Final checklist before launching an absenteeism reduction program
- Confirm consistent absence definitions and data capture methods.
- Communicate changes and rationale to employees clearly and empathetically.
- Train managers on supportive conversations and documentation procedures.
- Start with time-bound pilots and published evaluation criteria.
- Monitor both absenteeism rate and related employee wellbeing indicators.
FAQs
How is the absenteeism rate calculated?
Calculate the absenteeism rate by dividing total unscheduled absence hours (or days) by total scheduled work hours (or days) in the same period, then multiply by 100 to express as a percentage.
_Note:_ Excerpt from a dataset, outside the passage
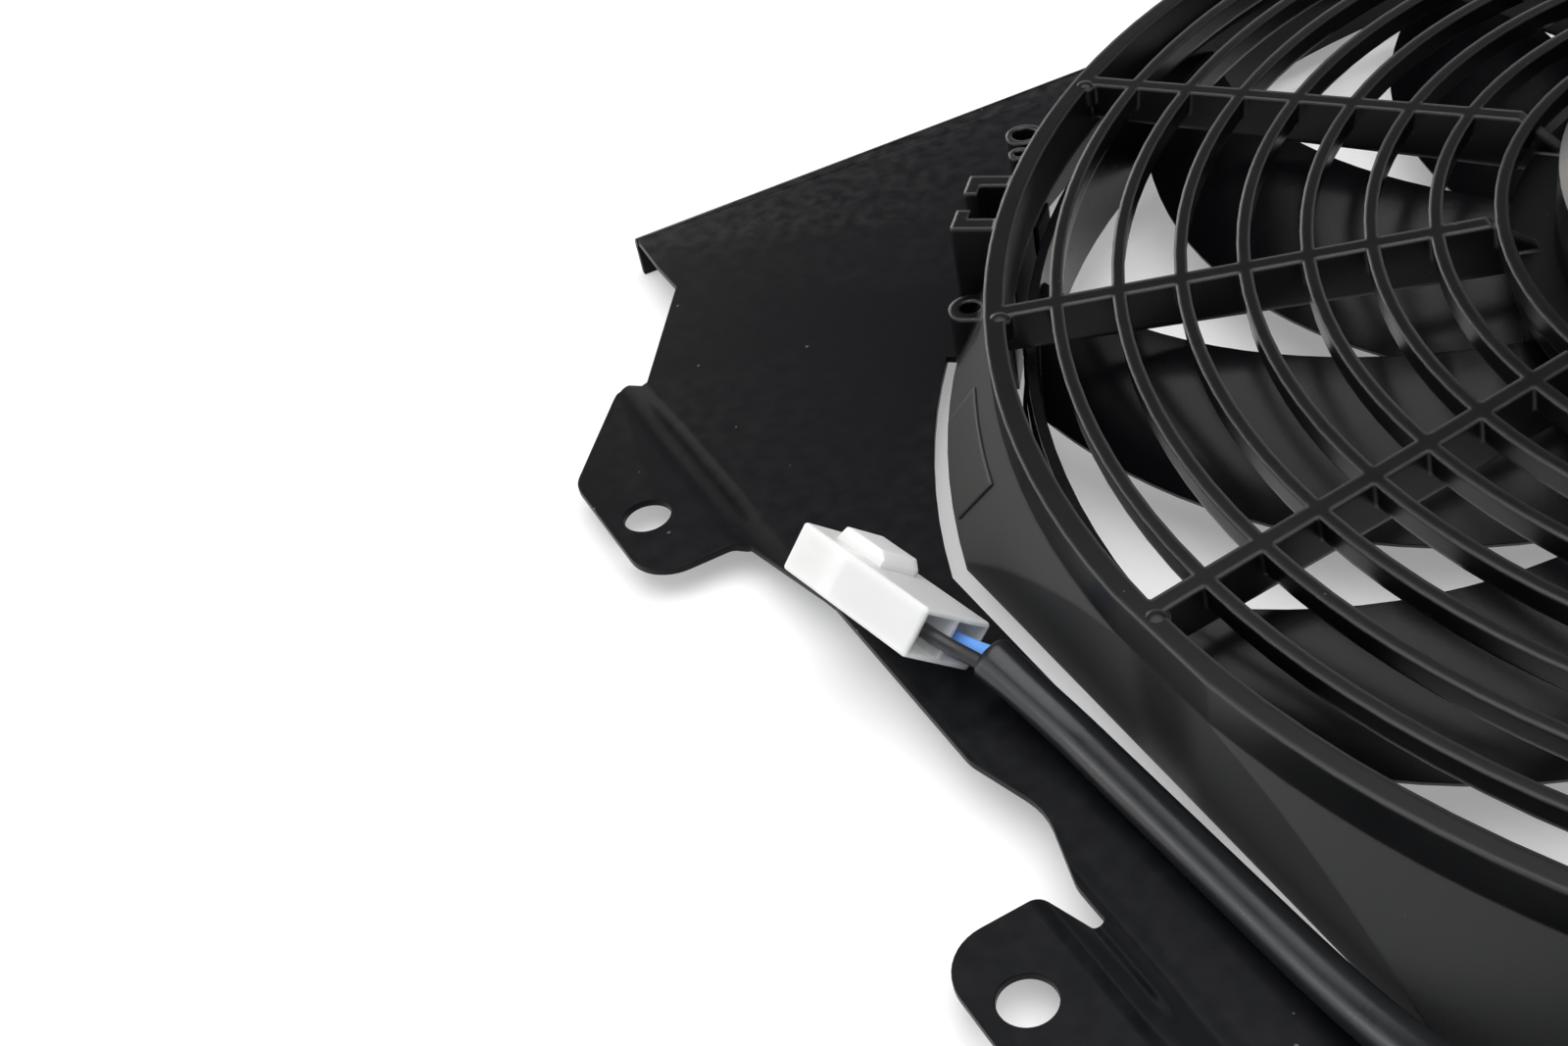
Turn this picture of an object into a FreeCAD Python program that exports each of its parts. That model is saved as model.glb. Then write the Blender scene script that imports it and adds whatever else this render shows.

What is a normal absenteeism rate for businesses?
Baseline rates vary by industry and region. Benchmarks are best taken from comparable organizations and official statistical sources; manufacturing and healthcare often have different typical ranges than office-based sectors.
Can tracking absenteeism cause privacy issues?
Yes. Absence tracking must respect health privacy and local employment law. Record reasons only where legally permitted, anonymize reports when sharing across teams, and limit access to sensitive absence records.
How can HR reduce employee absenteeism causes related to burnout?
Address burnout through workload review, role clarity, predictable schedules, access to mental health resources, and by training managers to recognize early signs and offer adjustments.
What steps should an organization take to lower its absenteeism rate?
Use the CARE Framework: capture accurate data, analyze for patterns, respond with targeted pilots (flexible scheduling, health supports, manager coaching), and evaluate results before scaling successful initiatives.